The intercalation chemistry of LDHs plays a crucial role in nitrate and phosphate removal. Nitrate ions, being monovalent and weakly hydrated, are less strongly bound to the LDH layers compared to divalent anions like phosphate or carbonate. This results in lower selectivity for nitrates in competitive adsorption scenarios. To enhance nitrate uptake, LDHs are often modified with anions that exhibit higher affinity for the interlayer space or by incorporating transition metals that create additional binding sites. Phosphate removal benefits from the strong electrostatic interaction between the divalent HPO₄²⁻ or trivalent PO₄³⁻ species and the positively charged LDH layers. The adsorption capacity for phosphate typically ranges between 20–100 mg/g, depending on LDH composition, pH, and competing anions.
Thermal regeneration leverages the memory effect to restore LDH adsorption capacity. After saturation with nitrates or phosphates, the spent LDH is calcined at 450–500°C, decomposing it into mixed oxides and releasing the intercalated anions. When the calcined product is reintroduced to contaminated water, it reconstructs the LDH structure while incorporating nitrates or phosphates from the solution. This process can be repeated multiple times, though gradual loss of crystallinity and structural integrity may occur after several cycles. Studies report regeneration efficiencies exceeding 80% for phosphate removal over five cycles, with slightly lower performance for nitrates due to their weaker binding.
Activated alumina, a conventional adsorbent for anion removal, operates on a different mechanism. It relies on surface hydroxyl groups that undergo ligand exchange with anions in solution. While activated alumina exhibits reasonable adsorption capacity for phosphates (10–30 mg/g), its performance for nitrates is generally poor (less than 5 mg/g). Unlike LDHs, activated alumina lacks a memory effect and requires chemical regeneration using strong acids or bases, generating secondary waste streams. Comparative studies indicate that LDHs outperform activated alumina in both adsorption capacity and selectivity, particularly in the presence of competing anions like sulfate or chloride.
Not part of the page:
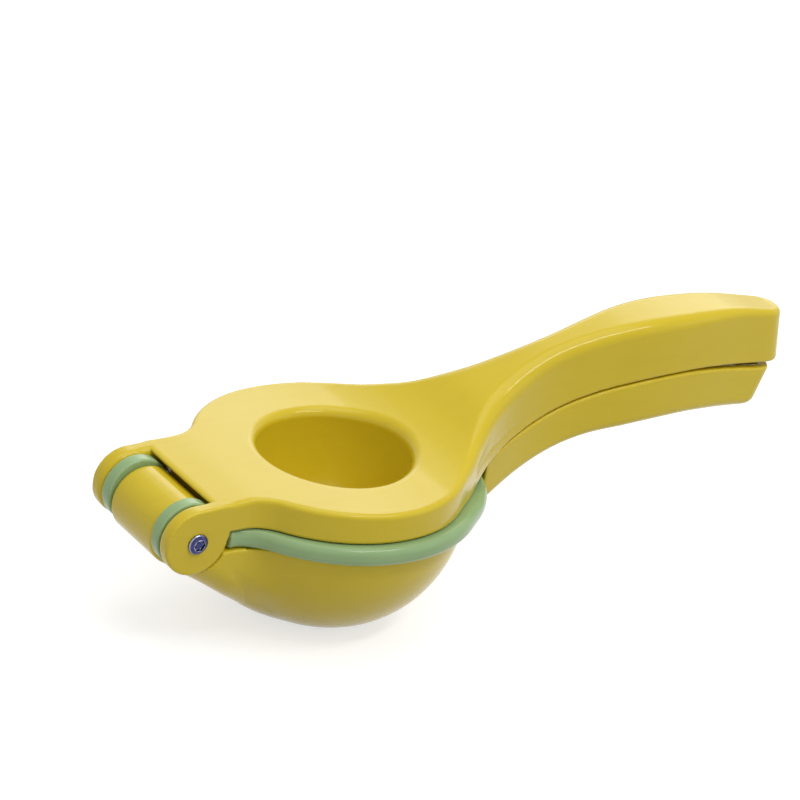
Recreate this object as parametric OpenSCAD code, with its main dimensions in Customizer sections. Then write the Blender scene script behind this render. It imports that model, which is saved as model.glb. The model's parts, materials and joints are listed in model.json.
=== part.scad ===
// Hinged citrus squeezer: three enamelled castings that share one hinge, held by a sleeve and a screw.
// The origin is the centre of the bowl's flat base. +X points along the handles, +Z points up.

/* [Bowls] */
// Outer radius of the lemon bowl at its rim
bowl_r = 36.6; // [34.8:0.1:37.4]
// Height of the lemon bowl, from its base to its rim
bowl_h = 31.5; // [29:0.5:37]
// Radius of the flat base that the squeezer stands on
base_r = 10; // [7:0.5:12]
// Wall of the lemon bowl
bowl_wall = 2.8; // [2:0.1:3.2]
// Space for the peel between one bowl and the next
peel_gap = 4.5; // [4.2:0.1:5]
// Wall of the lime cup
cup_wall = 2.4; // [2:0.1:3]
// Wall of the press dome
dome_wall = 2.4; // [2:0.1:3]
// How full the bowls' curve is: 2 is an ellipse, less is more pointed
bowl_fullness = 1.85; // [1.6:0.05:2.2]
// Radius of the rounded lip round the press dome's mouth
lip_r = 3; // [2:0.1:4]

/* [Strainer] */
// Number of juice slots in each strainer
slots = 8; // [4:1:8]
// Width of a juice slot
slot_w = 2.6; // [1.6:0.1:3]
// Radius at which the slots start
slot_from = 6; // [5.5:0.1:8]
// Length of a slot, seen from below
slot_l = 11; // [6:0.5:12]

/* [Rings] */
// Outer radius of the press arm's ring
ring_r = 37.2; // [36:0.1:39]
// Thickness of the press arm's ring
ring_t = 8.6; // [7.6:0.1:10]
// Outer radius of the lime cup's flange
flange_r = 39.9; // [39.4:0.1:41]
// How far the centre of the flange's nose is set towards the handles
nose_shift = 10; // [6:0.5:12]
// Angle from the handles at which the flange's outline leaves its circle for the nose
nose_from = 51; // [40:1:60]
// Thickness of the lime cup's flange
flange_t = 5.2; // [4:0.1:6]
// Gap between the stacked castings when they are closed
seat_gap = 0.3; // [0.25:0.05:0.5]
// Rounding of the flange's edges
flange_round = 2; // [1:0.1:2]
// Rounding of the ring's upper edge
ring_round = 2.5; // [1.5:0.1:3]
// Wall of the arms where they are hollow
arm_wall = 3; // [2.4:0.1:3.4]

/* [Hinge] */
// Distance from the bowls' axis to the hinge pin
hinge_reach = 52; // [51:0.5:56]
// Width across the outer faces of the two ears
hinge_w = 38; // [35:0.5:42]
// Height of the ring's top over the hinge pin
hinge_drop = 10.4; // [9.8:0.1:11]
// Radius of the press arm's ears
ear_r = 9.2; // [9:0.1:9.8]
// Thickness of an ear
ear_t = 4.6; // [4:0.1:5.5]
// Rounding of an ear's outer edge
ear_round = 0.6; // [0.4:0.1:2]
// Radius of the lime cup's lugs
lug_r = 9; // [8.6:0.1:9.2]
// Thickness of a lug
lug_t = 3.4; // [2.8:0.1:4]
// Radius of the bowl arm's barrel
barrel_r = 8.5; // [7.8:0.1:9]
// How far the barrel's centre lies under the pin
barrel_drop = 0.8; // [0.4:0.1:1.4]
// Gap between neighbouring knuckles, along the pin
knuckle_gap = 0.3; // [0.2:0.05:0.4]
// Height of the neck's underside where it meets the bowl
neck_foot = 3.6; // [3:0.1:6]
// Slope of the neck's underside
keel_slope = 0.6; // [0.4:0.05:0.65]
// Rounding of the neck's lower edges at the barrel
neck_corner = 4; // [3:0.5:6]
// Rounding of the neck's lower edges at the bowl
bowl_corner = 11; // [8:0.5:14]
// Gap round a knuckle, where another casting is cut back for it
knuckle_clear = 0.5; // [0.4:0.1:0.8]
// Fillet between the hinge neck and the rings, seen from above
hinge_fillet = 4; // [2:0.5:6]
// Outer diameter of the hinge sleeve
sleeve_d = 4.4; // [4:0.1:5]
// Running clearance between the sleeve and the bores, on the radius
pin_play = 0.05; // [0.03:0.01:0.08]
// Diameter of the screw's shank
shank_d = 3; // [2.5:0.1:3.2]
// Length of the screw's shank
shank_l = 14; // [8:0.5:20]
// Diameter of the screw's and the sleeve's head
head_d = 5.8; // [5.6:0.1:7.5]
// Height of a head
head_h = 1.3; // [1.2:0.1:2]
// Width of the hex socket, across the flats
socket_w = 2.6; // [1.5:0.1:3]
// Depth of the hex socket
socket_deep = 0.9; // [0.6:0.1:1]

/* [Handles] */
// Distance from the bowls' axis to the tip of the upper handle
upper_reach = 142.5; // [130:0.5:152]
// Distance from the bowls' axis to the tip of the lower handle
lower_reach = 140.5; // [124:0.5:141.5]
// Half the lower handle's width at its root on the bowl
root_wide = 14; // [12:0.5:15.5]
// Half the handles' width at the neck
neck_half = 5.8; // [5.2:0.1:8]
// Half the handles' width in the grip
grip_half = 8.4; // [7.6:0.1:10]
// Half the handles' width at the tip
tip_half = 5.4; // [5:0.1:8]
// Radius of the sweep from the ring into the handle, seen from above
neck_sweep = 50; // [44:1:54]
// Rounding of the handles' corners at the tip, seen from above
tip_round = 4.6; // [3.8:0.1:4.8]
// Rounding of the handles' long edges at the neck
neck_round = 4; // [3:0.1:5]
// Rounding of the handles' long edges in the grip
grip_round = 3.3; // [2.4:0.1:4]
// Distance from the bowls' axis to where the upper arm starts to climb
climb_at = 14; // [10:0.5:18]
// Distance from the bowls' axis to the steepest point of the climb
steep_at = 40; // [38:0.5:44]
// Height of the steepest point over the ring's top
steep_rise = 11.4; // [9:0.1:13]
// Distance from the bowls' axis to the handles' narrow neck
slim_at = 66; // [62:1:70]
// Distance from the bowls' axis to the upper handle's crest
crest_at = 105; // [98:1:110]
// Height of the crest over the ring's top
crest_rise = 27; // [24:0.5:29]
// Fall of the upper handle from its crest to its tip
tip_fall = 4.7; // [1:0.1:5.5]
// Distance from the bowls' axis to where the parting line leaves the flange
parting_at = 30; // [28:0.5:33]
// Height of the level stretch of the parting line over the ring's underside
parting_rise = 19.2; // [17:0.2:21]
// Height of the lower handle
lower_depth = 13.6; // [12:0.1:14.6]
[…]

Several factors influence the practical application of LDHs in water treatment. Solution pH affects the surface charge of LDH particles and the speciation of target anions. Optimal phosphate removal occurs at pH 5–7, where HPO₄²⁻ dominates, while nitrate adsorption shows less pH dependence. The presence of competing anions, particularly carbonate, can reduce removal efficiency, necessitating pretreatment in some cases. Particle size and morphology also play a role, with smaller particles offering higher surface area but potentially complicating separation processes. Granulation or incorporation into composite materials can improve handling and recyclability.
Recent advances in LDH-based water treatment include the development of hybrid materials combining LDHs with magnetic nanoparticles for easy separation, or with carbon materials to enhance adsorption kinetics. Ternary LDHs incorporating additional metal cations show improved selectivity for specific contaminants. The integration of LDHs into membrane filtration systems or fixed-bed columns represents another promising direction for scalable implementation.
The environmental footprint of LDH synthesis and regeneration requires consideration. While the memory effect reduces material consumption compared to single-use adsorbents, the energy input for calcination and the sourcing of metal precursors influence overall sustainability. Life cycle assessments comparing LDHs to conventional adsorbents should account for these factors alongside performance metrics.
In summary, LDH nanomaterials offer a versatile and regenerable platform for nitrate and phosphate removal from water, outperforming traditional materials like activated alumina in several aspects. Their unique memory effect enables thermal regeneration, reducing operational costs and waste generation. Ongoing research focuses on optimizing composition, structure, and integration into water treatment systems to harness the full potential of LDHs for environmental remediation.